Keith Phipps of The A.V. Club said although he liked the pilot episode, he thought jokes in "Canvassing" were "pretty thin on the ground", the supporting cast lacked good material and the Leslie character was less likable than the previous week. Phipps, who gave the episode a C grade, said, "This wasn’t a terrible half-hour of comedy by any stretch. It drifted by easily enough. But I’m already having to scour my notes to remind myself of the stuff that was funny." "Canvassing" was first broadcast in Australia on Channel Seven on December 8, 2009, and received a positive review from The Sydney Morning Herald writer Mark Ellis. He particularly praised Poehler and Ansari, and said of the episode, "Tune in just to hear her say to her canvassing companion, who complains it's hot and wants to cool off: 'We could blow in each other's faces.'"

==Home media==
"Canvassing", along with the five other first-season episodes of Parks and Recreation, was released on a one-disc DVD set in the United States on September 8, 2009. The DVD included cast and crew commentary tracks for each episode, as well as about 30 minutes of deleted scenes.

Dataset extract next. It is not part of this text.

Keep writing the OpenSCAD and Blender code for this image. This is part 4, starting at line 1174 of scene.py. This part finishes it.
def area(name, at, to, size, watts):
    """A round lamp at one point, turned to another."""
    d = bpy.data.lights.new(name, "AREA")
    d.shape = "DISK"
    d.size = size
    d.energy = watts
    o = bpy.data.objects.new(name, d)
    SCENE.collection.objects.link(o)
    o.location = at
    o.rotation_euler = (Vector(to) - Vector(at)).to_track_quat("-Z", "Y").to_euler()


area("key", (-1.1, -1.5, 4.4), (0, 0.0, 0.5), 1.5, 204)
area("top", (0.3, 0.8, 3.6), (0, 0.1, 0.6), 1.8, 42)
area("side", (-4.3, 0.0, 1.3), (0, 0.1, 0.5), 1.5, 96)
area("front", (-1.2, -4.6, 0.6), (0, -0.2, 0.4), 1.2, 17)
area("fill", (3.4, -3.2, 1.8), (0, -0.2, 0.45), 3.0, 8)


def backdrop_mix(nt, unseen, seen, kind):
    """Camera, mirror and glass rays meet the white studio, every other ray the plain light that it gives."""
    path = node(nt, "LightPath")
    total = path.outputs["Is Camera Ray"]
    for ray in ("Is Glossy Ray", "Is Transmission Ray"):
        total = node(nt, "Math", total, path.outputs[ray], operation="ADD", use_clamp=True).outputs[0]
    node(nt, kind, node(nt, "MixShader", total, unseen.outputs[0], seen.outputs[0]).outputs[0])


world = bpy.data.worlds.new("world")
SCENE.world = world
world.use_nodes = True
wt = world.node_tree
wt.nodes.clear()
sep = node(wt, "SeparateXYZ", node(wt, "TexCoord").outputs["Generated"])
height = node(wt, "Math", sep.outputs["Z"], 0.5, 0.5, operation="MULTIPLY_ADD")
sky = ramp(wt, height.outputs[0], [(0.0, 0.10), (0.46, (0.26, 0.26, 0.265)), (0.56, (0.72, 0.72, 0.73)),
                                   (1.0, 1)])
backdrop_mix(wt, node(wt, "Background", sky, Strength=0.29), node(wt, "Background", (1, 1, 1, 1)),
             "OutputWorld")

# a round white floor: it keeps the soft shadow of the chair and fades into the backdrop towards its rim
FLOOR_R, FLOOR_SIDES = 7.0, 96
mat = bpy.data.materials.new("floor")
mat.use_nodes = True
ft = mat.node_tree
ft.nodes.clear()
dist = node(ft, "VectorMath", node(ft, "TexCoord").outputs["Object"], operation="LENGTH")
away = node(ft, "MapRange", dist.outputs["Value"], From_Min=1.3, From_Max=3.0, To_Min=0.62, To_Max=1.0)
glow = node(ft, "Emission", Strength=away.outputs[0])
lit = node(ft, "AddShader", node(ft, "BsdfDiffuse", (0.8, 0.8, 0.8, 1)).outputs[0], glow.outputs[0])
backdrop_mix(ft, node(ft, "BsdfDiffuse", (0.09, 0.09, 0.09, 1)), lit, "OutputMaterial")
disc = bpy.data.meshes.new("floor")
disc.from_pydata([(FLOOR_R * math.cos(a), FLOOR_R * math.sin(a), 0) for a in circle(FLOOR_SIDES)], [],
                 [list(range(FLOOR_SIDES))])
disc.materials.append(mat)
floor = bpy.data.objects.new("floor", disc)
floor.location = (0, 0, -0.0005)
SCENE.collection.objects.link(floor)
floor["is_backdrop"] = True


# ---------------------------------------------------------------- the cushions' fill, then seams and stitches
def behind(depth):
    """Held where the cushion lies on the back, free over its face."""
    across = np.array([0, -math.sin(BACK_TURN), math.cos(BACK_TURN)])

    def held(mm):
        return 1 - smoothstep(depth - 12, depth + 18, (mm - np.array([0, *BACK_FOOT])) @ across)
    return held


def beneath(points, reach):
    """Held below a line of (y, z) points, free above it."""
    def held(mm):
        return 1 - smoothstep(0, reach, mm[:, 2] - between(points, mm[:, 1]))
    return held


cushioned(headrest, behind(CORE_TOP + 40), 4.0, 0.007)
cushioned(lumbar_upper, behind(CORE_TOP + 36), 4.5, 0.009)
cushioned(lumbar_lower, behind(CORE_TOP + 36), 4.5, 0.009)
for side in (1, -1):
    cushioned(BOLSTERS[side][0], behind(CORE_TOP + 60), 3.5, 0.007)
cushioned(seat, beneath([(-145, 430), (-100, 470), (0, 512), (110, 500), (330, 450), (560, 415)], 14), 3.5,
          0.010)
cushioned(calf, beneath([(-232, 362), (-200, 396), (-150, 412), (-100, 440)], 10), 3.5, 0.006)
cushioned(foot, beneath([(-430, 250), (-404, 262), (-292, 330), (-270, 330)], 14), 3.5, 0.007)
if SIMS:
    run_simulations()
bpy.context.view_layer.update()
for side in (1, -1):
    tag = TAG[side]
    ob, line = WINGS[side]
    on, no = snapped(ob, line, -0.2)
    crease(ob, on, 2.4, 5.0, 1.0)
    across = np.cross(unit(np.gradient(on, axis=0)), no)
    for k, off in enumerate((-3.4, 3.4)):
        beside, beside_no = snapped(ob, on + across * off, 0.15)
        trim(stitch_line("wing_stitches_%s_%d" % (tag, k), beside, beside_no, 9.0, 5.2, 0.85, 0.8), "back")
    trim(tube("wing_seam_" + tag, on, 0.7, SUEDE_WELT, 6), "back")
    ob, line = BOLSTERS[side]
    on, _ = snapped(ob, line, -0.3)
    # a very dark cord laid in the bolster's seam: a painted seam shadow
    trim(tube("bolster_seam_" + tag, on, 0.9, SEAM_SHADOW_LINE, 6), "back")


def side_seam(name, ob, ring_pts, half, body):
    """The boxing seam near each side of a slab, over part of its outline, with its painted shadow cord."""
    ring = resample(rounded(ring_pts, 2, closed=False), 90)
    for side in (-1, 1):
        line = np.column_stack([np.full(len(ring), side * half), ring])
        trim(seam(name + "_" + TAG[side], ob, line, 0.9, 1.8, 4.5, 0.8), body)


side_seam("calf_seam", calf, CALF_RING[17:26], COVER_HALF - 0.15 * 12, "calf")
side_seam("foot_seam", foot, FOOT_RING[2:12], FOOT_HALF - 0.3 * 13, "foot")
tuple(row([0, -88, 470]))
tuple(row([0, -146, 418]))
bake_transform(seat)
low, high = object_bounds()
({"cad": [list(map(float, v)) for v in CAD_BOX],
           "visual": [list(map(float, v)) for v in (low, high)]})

The deleted scenes included on the DVD were originally featured on the official Parks and Recreation website after the episode aired. In the first, a minute-long clip, Ron tries to take a job offer that was previously offered to him at an Internet flower company web site, but when he finds the business is doing so poorly, he sadly realizes he will be in his government job for a long time. In a second minute-long clip, Leslie talks about her very detailed life plan, which involves eventually becoming head of the parks department, then governor of Indiana, then U.S. vice president and then getting married at age 84. The deleted clips were featured on the Parks and Recreation official website within a week of the episode's original production date.